Some states, however, have chosen to protect the continued use of these items. For example, Indiana passed a bill in 2016 prohibiting city and county officials from taxing or restricting the use of disposable plastic bags by certain retailers. Similar laws have been enacted or proposed in Wisconsin, Idaho, Florida and Arizona.
Beware of Greenwashing
New single-use products are continually being introduced that claim to be better for the environment, but consumers need to be cautious of such promises, says Brandon Leeds, co-founder of SOFi Paper Products, based in Miami, Florida. “There’s a tremendous amount of greenwashing going on,” he explains. “They stamp the products as eco-friendly. For example, some agave straws are predominantly made with plastic and just mixed with agave.”
SOFi manufactures straws and drinking cups that are 100 percent paper, 100 percent plastic free and 100 percent compostable. They sell to 4,000 businesses in the U.S., including mom-and-pop coffee shops, high-end restaurants, convenience stores and popular food chains. Leeds remarks, “Our company mission is to educate people.”
Choosing Better Options
Alternatives to plastic, such as cotton or paper bags, also have environmental impacts, and the jury is out on whether single-use plastic bans can really improve the environment, according to Enhesa,
A study commissioned by the American Recyclable Plastic Bag Alliance, a group that represents U.S. manufacturers and recyclers of plastic bags, found that New Jersey’s ban resulted in a 60 percent decline in bag volume. However, the study also found six times more woven and non-woven polypropylene plastic was used to produce reusable bags, which are not widely recycled.

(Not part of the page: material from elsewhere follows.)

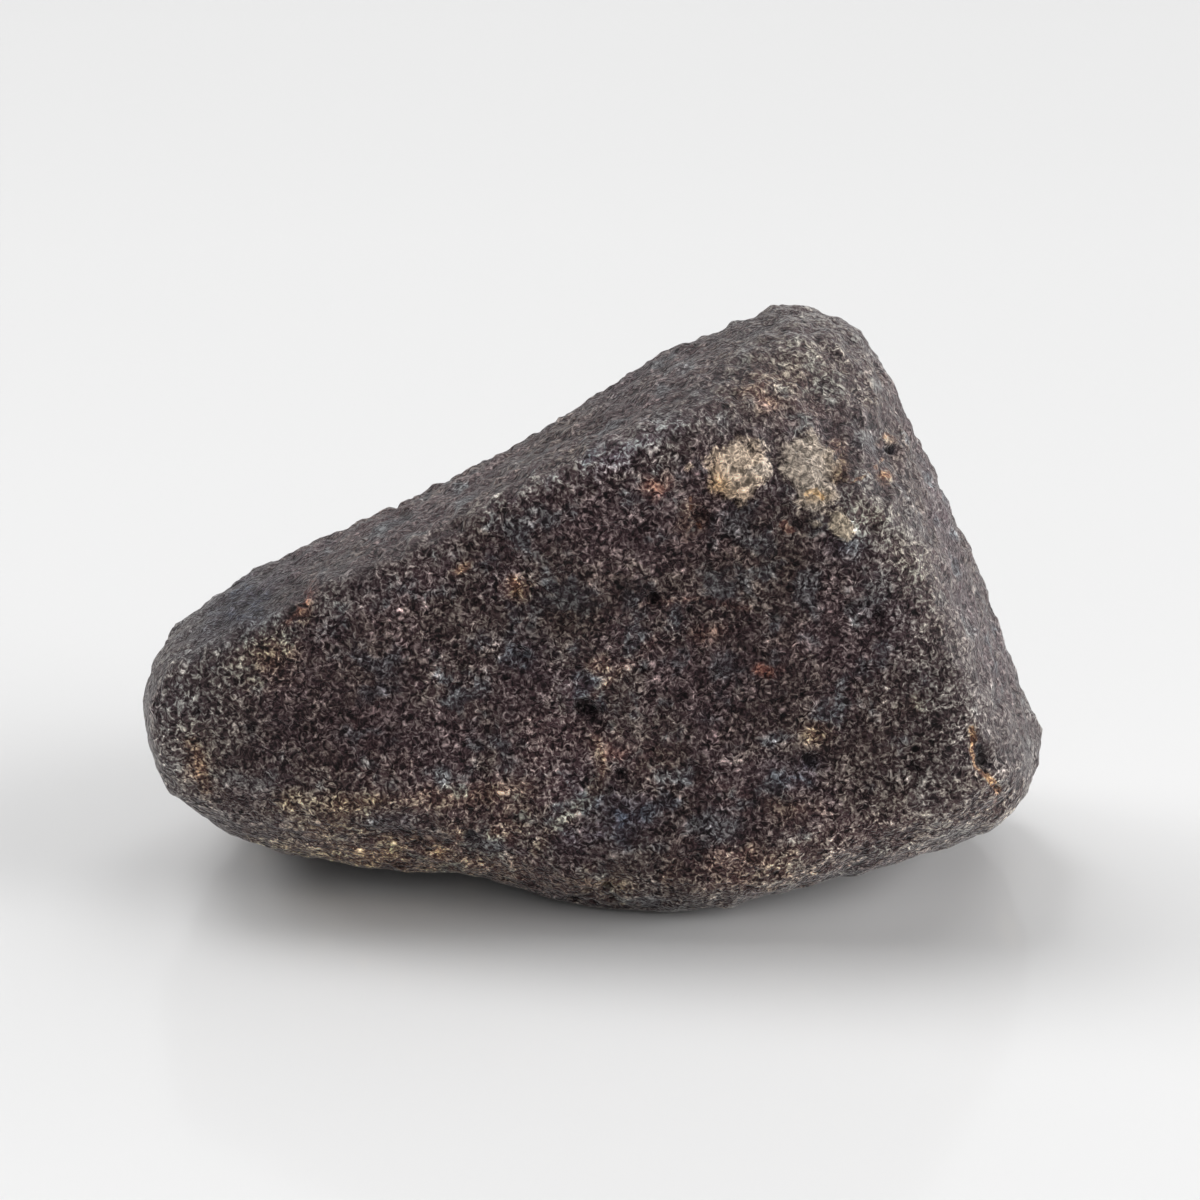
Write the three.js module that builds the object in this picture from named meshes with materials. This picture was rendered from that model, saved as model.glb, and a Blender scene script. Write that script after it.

The non-woven bags consume 15 times more plastic, and their production generates five times the greenhouse gas emissions per bag than the thin plastic bags.
Flood says one solution may be “to go back to the early days when glass was used for everything, and it could be used over and over.” Several states have created container deposit laws related to glass and plastic. In Oregon, for example, nearly every business that sells certain beverages in redeemable sealed containers is legally required to accept returned containers that can be recycled or reused.
The bottom line, Flood asserts, is that people need to move away from a throwaway mentality and stop using single-use plastics. “The consumer has the power to do anything,” he says. “When I go on vacation and I’m walking on the beach, I’m picking up pieces of plastic everywhere.”